7 - Sendikamıza üye olan Konak Belediyesi Metropol Güvenlik Emekçileri arkadaşlarımız yaklaşık 2,5 senedir sendikamıza üyeler ve gerekli çoğunluk sağlanmıştır. Metropol Güvenliğin yetki itirazına karşı; ilgili Bakanlığa 6356 sayılı Sendikalar ve Toplu iş sözleşmesi Kanunun 42. ve 43 maddesi gereği 6 gün içerisinde niçin itiraz edilip yetki belgesi alınmamıştır? Niçin güvenlik emekçisi arkadaşlarımız mağdur edilmiştir?
8 - 27.06.2016 Tarihli İş Bankasına Sendikamız hesap açmıştır. 09.04.2017 tarihli Genel Kurula kadar sendika hesabına giren toplam para 298.573 TL'dir. 27.06.2016 -13.09.2017 tarihleri arasında sendikamız hesabına giren toplam para 541.280 TL'dir. Genel kuruldan önce 8 ayda yönetim kurulu onayı olmadan ikili imza ile 159.690 TL nakit çekim yapılmıştır.
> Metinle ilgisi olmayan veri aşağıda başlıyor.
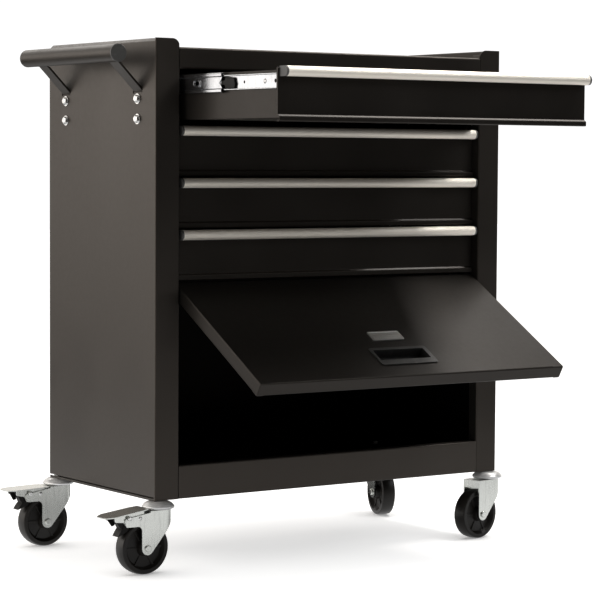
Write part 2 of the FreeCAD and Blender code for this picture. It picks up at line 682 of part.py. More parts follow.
def wheel():
    """Moulded wheel: crowned tread, recessed discs with ribs, and a hub bored for the axle."""
    bore = AXLE_RADIUS + RUNNING
    rim = WHEEL_RADIUS - 3
    half = WHEEL_HALF
    crown = Vector(WHEEL_RADIUS, 0, 0)
    shoulder = WHEEL_RADIUS - 0.9
    ring = [(bore, 12.3), (10, 12.3), (12, 5), (27, 4), (30, 8.8), (31, half), (rim, half)]
    edges = []
    for a, b in zip(ring, ring[1:]):
        edges.append(Part.makeLine(Vector(a[0], 0, a[1]), Vector(b[0], 0, b[1])))
    right = [Vector(rim, 0, half), Vector(shoulder - 0.5, 0, half - 0.6), Vector(shoulder, 0, half - 2)]
    edges.append(Part.Arc(*right).toShape())
    edges.append(Part.Arc(Vector(shoulder, 0, half - 2), crown, Vector(shoulder, 0, 2 - half)).toShape())
    left = [Vector(v.x, 0, -v.z) for v in reversed(right)]
    edges.append(Part.Arc(*left).toShape())
    for a, b in zip(ring[::-1], ring[-2::-1]):
        edges.append(Part.makeLine(Vector(a[0], 0, -a[1]), Vector(b[0], 0, -b[1])))
    edges.append(Part.makeLine(Vector(bore, 0, -ring[0][1]), Vector(bore, 0, ring[0][1])))
    body = Part.Face(Part.Wire(edges)).revolve(Vector(0, 0, 0), Vector(0, 0, 1), 360)
    ribs = []
    for i in range(6):
        rib = box(10.8, 29, -1.3, 1.3, -5.9, 5.9)
        rib.rotate(Vector(0, 0, 0), Vector(0, 0, 1), 60 * i)
        ribs.append(rib)
    body = joined(body, *ribs)
    body.rotate(Vector(0, 0, 0), Vector(1, 0, 0), 90)
    body.translate(Vector(-TRAIL, 0, AXLE_Z))
    return body


def caster_pin(radius, head, thick, x, z):
    """Headed pin across the fork: the axle, or the one that the brake pedal turns on."""
    reach = FORK_HALF + HEAD_GAP
    pin = rod(radius, (x, -reach, z), (x, reach, z))
    for side in (-1, 1):
        cap = rod(head, (x, side * reach, z), (x, side * (reach + thick), z))
        rims = [edge for edge in cap.Edges if edge.Closed and abs(edge.CenterOfMass.y) > reach + thick / 2]
        pin = joined(pin, cap.makeFillet(thick * 0.4, rims))
    return pin


def brake_pin():
    """Plain pin that the brake pedal turns on, through the fork's arms and the pedal's cheeks."""
    x, z = PEDAL_PIVOT
    reach = FORK_HALF + 1.2
    return rod(BRAKE_PIN, (x, -reach, z), (x, reach, z))


def pedal_top(x):
    """Height of the pedal's upper face, which falls slightly towards its tip."""
    return FORK_TOP + 0.5 - (PEDAL_FRONT - x) * PEDAL_FALL


def pedal_under(x):
    return pedal_top(x) - PEDAL_SHEET


def brake_bore():
    x, z = PEDAL_PIVOT
    return rod(BRAKE_PIN + RUNNING, (x, -PEDAL_HALF, z), (x, PEDAL_HALF, z))


def brake_pedal():
    """Stamped brake pedal: a long tread plate with two cheeks between the fork's arms, hung on its pin."""
    tread = [(PEDAL_FRONT, pedal_top(PEDAL_FRONT)), (PEDAL_TIP, pedal_top(PEDAL_TIP))]
    tread += [(PEDAL_TIP, pedal_under(PEDAL_TIP)), (PEDAL_FRONT, pedal_under(PEDAL_FRONT))]
    outline = [(PEDAL_FRONT, -16, 2), (-34, 1 - PEDAL_HALF, 4)]
    outline += [(PEDAL_TIP + 12, -PEDAL_HALF, 10), (PEDAL_TIP, -12, 7)]
    outline += [(u, -v, r) for u, v, r in reversed(outline)]
    top = plate("XZ", tread, -PEDAL_HALF, PEDAL_HALF).common(plate("XY", outline, -40, 0))
    cheek = [(-31, pedal_top(-31) - 0.5), (-31, -22, 3), (-45, -25, 3), (-50, -32.5, 3)]
    cheek += [(-61, -32.5, 3), (-65, -24.5, 2), (-78, -22, 2), (-78, pedal_top(-78) - 0.5)]
    inside = FORK_HALF - FORK_SHEET - CHEEK_GAP
    sides = [plate("XZ", cheek, inside - PEDAL_SHEET, inside)]
    sides.append(plate("XZ", cheek, -inside, PEDAL_SHEET - inside))
    return joined(top, *sides).cut(brake_bore())


def pressed_tread(radius, half):
    """Round of the wheel's tread as the released pedal sees it, set back by the pedal's press."""
    tread = rod(radius, (-TRAIL, -half, AXLE_Z), (-TRAIL, half, AXLE_Z))
    x, z = PEDAL_PIVOT
    tread.rotate(Vector(x, 0, z), Vector(0, 1, 0), PEDAL_PRESS)
    return tread


def brake_shoe():
    """Moulded shoe under the pedal, whose curved pad meets the tread when the pedal is down."""
    clear = pressed_tread(WHEEL_RADIUS + 0.3, 20)
    pad = plate("XZ", [(-72, -47), (-53, -38), (-53, -22), (-72, -22)], -8, 8)
    x, z = PEDAL_PIVOT
    pad.rotate(Vector(x, 0, z), Vector(0, 1, 0), PEDAL_PRESS)
    pad = pad.common(pressed_tread(WHEEL_RADIUS + 9, 8)).cut(clear)
    saddle = plate("XZ", [(-65.5, pedal_under(-65.5)), (-65.5, -31), (-70, -32), (-76, -22),
                          (-76, pedal_under(-76))], -12.6, 12.6)
    hollow = plate("XZ", [(-64, -16.5), (-64, -36), (-80, -36), (-80, -18)], -10.9, 10.9)
    web = [(-51, pedal_under(-51)), (-51, -32), (-55, -35), (-64, -37), (-73, pedal_under(-73))]
    shoe = joined(saddle.cut(hollow), plate("XZ", web, -7, 7).cut(clear), pad)
    return shoe.cut(brake_bore())


# ---- assembly ----
def add(name, *pieces):
    NODES[name] = Part.makeCompound(list(pieces)) if len(pieces) > 1 else pieces[0]


def build_cabinet():
    add("left_side_panel", pin_hole_in_return(left_panel()))
    add("right_side_panel", mirrored(pin_hole_in_return(side_panel())))
    add("back_panel", back_panel())
    add("top_front_rail", top_front_rail())
    add("top_tray", top_tray())
    add("bottom_front_rail", bottom_front_rail())
    add("base_pan", base_pan())
    add("flap_header", flap_header())
    uprights = [slide_upright(30), slide_upright(235)]
    add("slide_uprights", *uprights, *[mirrored(shape) for shape in uprights])
    members = [slide_outer(pull_top(number)) for number in DRAWERS]
    add("slide_outer_members", *members, *[mirrored(shape) for shape in members])


def build_drawers():
    for number in DRAWERS:
        top = pull_top(number)
        add(f"drawer_{number}_box", pulled(drawer_box(number), number))
        add(f"drawer_{number}_pull", pulled(drawer_pull(top), number))
        cap = pulled(pull_cap(top), number)
        add(f"drawer_{number}_pull_caps", cap, mirrored(cap))
        inner = pulled(slide_inner(top), number)
        add(f"slide_{number}_inner", inner, mirrored(inner))
        middle = pulled(slide_middle(top), number, share=0.5)
        add(f"slide_{number}_middle", middle, mirrored(middle))


def build_flap():
    add("flap_panel", opened(flap_panel()))
    add("flap_cup_pull", opened(flap_cup()))
    add("flap_badge", opened(flap_badge()))
    pin = hinge_pin()
    add("flap_hinge_pins", pin, mirrored(pin))


def build_handle():
    places = [(y, z) for y in HANDLE_ARMS for z in HANDLE_BOLT_Z]
    add("handle_bar", handle_tube())
    add("handle_bar_caps", handle_cap(HANDLE_ENDS[0], -1), handle_cap(HANDLE_ENDS[1], 1))
    add("handle_arm_front", handle_arm(HANDLE_ARMS[0]))
    add("handle_arm_rear", handle_arm(HANDLE_ARMS[1]))
    add("handle_bolts", *[bolt(y, z) for y, z in places])
    add("handle_washers", *[washer(y, z) for y, z in places])
    add("handle_nuts", *[nut(y, z) for y, z in places])


def build_casters():
    add("caster_stems", *[settle(stem(), x, y, 0) for _, x, y, _, _ in CASTERS])
    add("caster_stem_nuts", *[settle(stem_nut(), x, y, 0) for _, x, y, _, _ in CASTERS])
    for name, x, y, turn, braked in CASTERS:
        pins = [caster_pin(AXLE_RADIUS, AXLE_HEAD, 2.4, -TRAIL, AXLE_Z)]
        if braked:
            pins.append(brake_pin())
            add(f"{name}_brake_pedal", settle(pressed(brake_pedal(), name), x, y, turn))
            add(f"{name}_brake_shoe", settle(pressed(brake_shoe(), name), x, y, turn))
        add(f"{name}_fork", settle(fork(braked), x, y, turn))
        add(f"{name}_wheel", settle(wheel(), x, y, turn))
        add(f"{name}_axle", *[settle(pin, x, y, turn) for pin in pins])


def save_all():
    """Move the origin to the bottom centre of the whole cart and write one STEP file for each node."""
    whole = Part.makeCompound(list(NODES.values())).optimalBoundingBox(False, False)
    shift = Vector(-(whole.XMin + whole.XMax) / 2, -(whole.YMin + whole.YMax) / 2, -whole.ZMin)
    os.makedirs("parts", exist_ok=True)
    for name, shape in NODES.items():
        shape.translate(shift)
        shape.exportStep(f"parts/{name}.step")
    print("nodes", len(NODES), "origin moved by", [round(value, 3) for value in shift])


build_cabinet()
build_drawers()
build_flap()
build_handle()
build_casters()
save_all()
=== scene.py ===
"""Looks of the tool cart: finishes, small moulded and rolling pieces, floor, soft light and the camera."""
import json
import math

import bmesh
import bpy
from mathutils import Matrix, Vector


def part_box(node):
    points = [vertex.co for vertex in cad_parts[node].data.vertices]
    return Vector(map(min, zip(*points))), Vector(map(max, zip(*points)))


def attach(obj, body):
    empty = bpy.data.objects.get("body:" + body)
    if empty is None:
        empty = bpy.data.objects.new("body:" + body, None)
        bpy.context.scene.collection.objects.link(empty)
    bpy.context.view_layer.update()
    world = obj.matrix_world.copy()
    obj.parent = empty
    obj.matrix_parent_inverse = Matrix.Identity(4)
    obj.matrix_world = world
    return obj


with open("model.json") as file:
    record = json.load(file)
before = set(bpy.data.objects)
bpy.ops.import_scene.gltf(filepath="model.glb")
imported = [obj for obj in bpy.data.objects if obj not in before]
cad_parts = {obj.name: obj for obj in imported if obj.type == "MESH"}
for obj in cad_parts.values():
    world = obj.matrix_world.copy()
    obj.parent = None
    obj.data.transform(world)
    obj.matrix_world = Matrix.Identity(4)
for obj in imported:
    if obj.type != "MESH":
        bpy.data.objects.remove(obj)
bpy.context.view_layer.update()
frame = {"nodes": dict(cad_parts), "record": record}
NODES = frame["nodes"]
MM = 0.001
DRAWERS = (1, 2, 3, 4)
SIDES = (-1, 1)
BRAKED = ("front_left", "rear_left")

# ---- camera, in metres and degrees ----
CAMERA_PLACE = (-1.9652, -2.8313, 0.5824)
CAMERA_YAW = 34.68
CAMERA_PITCH = 3.43
CAMERA_ROLL = 0.34
CAMERA_LENS = 140.6

# ---- the floor's bounce, painted as a glowing pool: distances in metres over which it fades, and how bright it is ----
POOL_FADE = (0.85, 2.4)
POOL_BRIGHT = 1.0
POOL_DARK = 0.02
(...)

Bu para nereye ve kimlere harcanmıştır? O tarihteki mevcut yönetim kurulunun bu nakit çekimlerden haberi var mıdır?
FATURALARIN GİZLENDİĞİ İDDİA EDİLDİ
Açıklamada ayrıca 208.915 lira tutarındaki harcamaların faturalarının gizlendiği ve 5 yönetim kurulunun üyesinin kararı ile Sendikanın Genel Başkanı ve Mali İşler Daire Başkanının banka hesabından para çekmesinin engellendiği ancak bu tutanağın hayata geçirilmeden yırtıldığı da iddia ediliyor.
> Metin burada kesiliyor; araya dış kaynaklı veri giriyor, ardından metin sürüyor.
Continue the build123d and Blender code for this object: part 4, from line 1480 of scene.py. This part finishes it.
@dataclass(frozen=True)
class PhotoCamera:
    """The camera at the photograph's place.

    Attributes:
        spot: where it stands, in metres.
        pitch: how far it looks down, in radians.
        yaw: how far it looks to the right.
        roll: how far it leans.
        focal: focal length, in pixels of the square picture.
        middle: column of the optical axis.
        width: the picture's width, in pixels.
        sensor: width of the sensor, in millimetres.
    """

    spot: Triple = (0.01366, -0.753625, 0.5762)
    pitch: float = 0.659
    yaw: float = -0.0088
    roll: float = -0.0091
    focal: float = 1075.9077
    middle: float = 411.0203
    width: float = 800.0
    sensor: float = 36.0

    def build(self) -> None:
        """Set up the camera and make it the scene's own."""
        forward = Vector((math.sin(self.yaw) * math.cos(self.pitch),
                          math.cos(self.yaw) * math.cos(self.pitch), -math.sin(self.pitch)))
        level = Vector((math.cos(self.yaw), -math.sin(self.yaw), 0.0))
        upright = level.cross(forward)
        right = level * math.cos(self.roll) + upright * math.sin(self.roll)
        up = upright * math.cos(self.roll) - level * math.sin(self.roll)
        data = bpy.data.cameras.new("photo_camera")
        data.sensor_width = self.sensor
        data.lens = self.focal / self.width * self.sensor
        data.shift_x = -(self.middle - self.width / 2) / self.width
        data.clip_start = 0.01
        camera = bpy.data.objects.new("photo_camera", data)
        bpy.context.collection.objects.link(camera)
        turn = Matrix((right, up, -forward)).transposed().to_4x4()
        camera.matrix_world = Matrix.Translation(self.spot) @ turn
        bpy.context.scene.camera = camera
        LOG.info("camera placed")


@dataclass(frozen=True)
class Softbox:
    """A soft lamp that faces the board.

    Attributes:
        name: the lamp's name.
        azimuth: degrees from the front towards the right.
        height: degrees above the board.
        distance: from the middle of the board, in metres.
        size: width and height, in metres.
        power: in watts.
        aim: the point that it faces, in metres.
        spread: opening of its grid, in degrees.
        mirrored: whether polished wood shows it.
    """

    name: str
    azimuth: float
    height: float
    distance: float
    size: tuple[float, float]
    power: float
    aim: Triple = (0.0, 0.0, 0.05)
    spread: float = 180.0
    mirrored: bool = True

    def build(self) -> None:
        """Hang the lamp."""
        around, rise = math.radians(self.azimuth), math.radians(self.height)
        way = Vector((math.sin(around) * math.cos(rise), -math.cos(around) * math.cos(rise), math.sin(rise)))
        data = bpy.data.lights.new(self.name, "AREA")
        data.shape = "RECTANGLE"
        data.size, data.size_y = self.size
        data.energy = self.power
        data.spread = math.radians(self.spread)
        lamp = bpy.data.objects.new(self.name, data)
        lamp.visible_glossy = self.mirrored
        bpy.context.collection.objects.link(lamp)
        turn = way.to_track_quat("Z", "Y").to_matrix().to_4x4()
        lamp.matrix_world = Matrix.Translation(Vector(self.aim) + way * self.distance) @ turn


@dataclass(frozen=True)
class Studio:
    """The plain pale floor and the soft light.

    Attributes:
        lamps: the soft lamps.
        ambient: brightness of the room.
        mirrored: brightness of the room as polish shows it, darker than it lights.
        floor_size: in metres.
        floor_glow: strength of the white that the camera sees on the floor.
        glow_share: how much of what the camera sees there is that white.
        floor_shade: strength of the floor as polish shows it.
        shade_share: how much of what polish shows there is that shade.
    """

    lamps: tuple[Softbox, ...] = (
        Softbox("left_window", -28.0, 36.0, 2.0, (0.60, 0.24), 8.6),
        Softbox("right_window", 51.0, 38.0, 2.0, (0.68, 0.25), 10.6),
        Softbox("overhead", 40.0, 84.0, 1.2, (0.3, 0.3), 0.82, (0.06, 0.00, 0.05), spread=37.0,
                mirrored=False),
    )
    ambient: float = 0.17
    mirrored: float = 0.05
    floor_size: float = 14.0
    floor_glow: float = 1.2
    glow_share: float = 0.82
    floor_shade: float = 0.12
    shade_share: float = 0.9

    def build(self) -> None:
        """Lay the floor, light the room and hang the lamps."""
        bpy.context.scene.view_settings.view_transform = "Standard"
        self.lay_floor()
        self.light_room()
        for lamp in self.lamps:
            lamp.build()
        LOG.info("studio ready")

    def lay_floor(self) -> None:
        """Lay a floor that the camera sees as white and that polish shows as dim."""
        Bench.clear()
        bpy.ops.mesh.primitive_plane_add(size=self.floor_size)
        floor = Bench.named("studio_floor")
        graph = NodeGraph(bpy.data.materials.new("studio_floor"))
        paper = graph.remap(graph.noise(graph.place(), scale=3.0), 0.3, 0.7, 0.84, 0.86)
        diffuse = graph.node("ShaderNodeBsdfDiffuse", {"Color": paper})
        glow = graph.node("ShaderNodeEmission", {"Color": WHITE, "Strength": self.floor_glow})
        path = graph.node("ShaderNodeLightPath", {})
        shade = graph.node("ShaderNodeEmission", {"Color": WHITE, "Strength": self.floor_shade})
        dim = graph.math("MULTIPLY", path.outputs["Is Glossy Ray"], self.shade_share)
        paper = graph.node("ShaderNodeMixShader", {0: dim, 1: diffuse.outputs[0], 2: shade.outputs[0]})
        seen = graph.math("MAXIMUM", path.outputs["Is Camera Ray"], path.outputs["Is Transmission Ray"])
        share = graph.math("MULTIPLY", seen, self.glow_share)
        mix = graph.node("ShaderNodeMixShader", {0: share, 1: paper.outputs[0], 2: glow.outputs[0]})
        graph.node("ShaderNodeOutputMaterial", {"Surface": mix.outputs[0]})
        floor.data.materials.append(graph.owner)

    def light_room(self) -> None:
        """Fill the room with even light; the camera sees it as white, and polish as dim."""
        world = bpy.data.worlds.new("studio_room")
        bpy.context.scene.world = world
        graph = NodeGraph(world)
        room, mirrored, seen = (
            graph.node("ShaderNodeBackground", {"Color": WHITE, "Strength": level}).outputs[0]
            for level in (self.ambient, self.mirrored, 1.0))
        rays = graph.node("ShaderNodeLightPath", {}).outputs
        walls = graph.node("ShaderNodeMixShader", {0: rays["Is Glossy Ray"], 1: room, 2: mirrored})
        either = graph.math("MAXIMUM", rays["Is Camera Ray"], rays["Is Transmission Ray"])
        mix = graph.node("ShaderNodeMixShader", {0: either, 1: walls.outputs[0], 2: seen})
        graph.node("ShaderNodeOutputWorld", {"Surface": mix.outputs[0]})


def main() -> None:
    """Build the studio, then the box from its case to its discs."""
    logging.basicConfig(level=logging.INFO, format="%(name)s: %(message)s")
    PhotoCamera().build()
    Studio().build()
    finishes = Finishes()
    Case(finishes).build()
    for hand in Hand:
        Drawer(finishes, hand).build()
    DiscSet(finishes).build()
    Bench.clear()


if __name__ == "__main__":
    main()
'DİSİPLİNE VERME ÇABASINA GİRDİLER'
3 yönetim kurulu üyesi kendilerine oy verenlere karşı ahlaki ve vicdani sorumluluğunu yerine getirmek için bu açıklamayı yayınlamak zorunda kaldıklarını belirterek şu ifadelere yer verdiler " Bize çıkış yolu bırakmayıp bu iddia ettiğimiz harcamaların hesabını vermeyip mahkeme yolunu gösteren Genel Başkan Serdar Aslan ve Mali İşler Daire Başkanı Doğan Özdemir hakkında gerekli yasal süreci başlatmış bulunmaktayız.Yaşadığımız bu süreçte bu belgeleri sorguladığımız için ve haksızlığın karşısında durduğumuz için bizleri disipline verme çabası içerisine girip hepten kendilerinin içinde bulunduğu çaresizliği gözler önüne sermektedirler. Bu kişilerin sorgulanmaya dahi ne kadar tahammüllerinin olmadığı açıkça ortadır."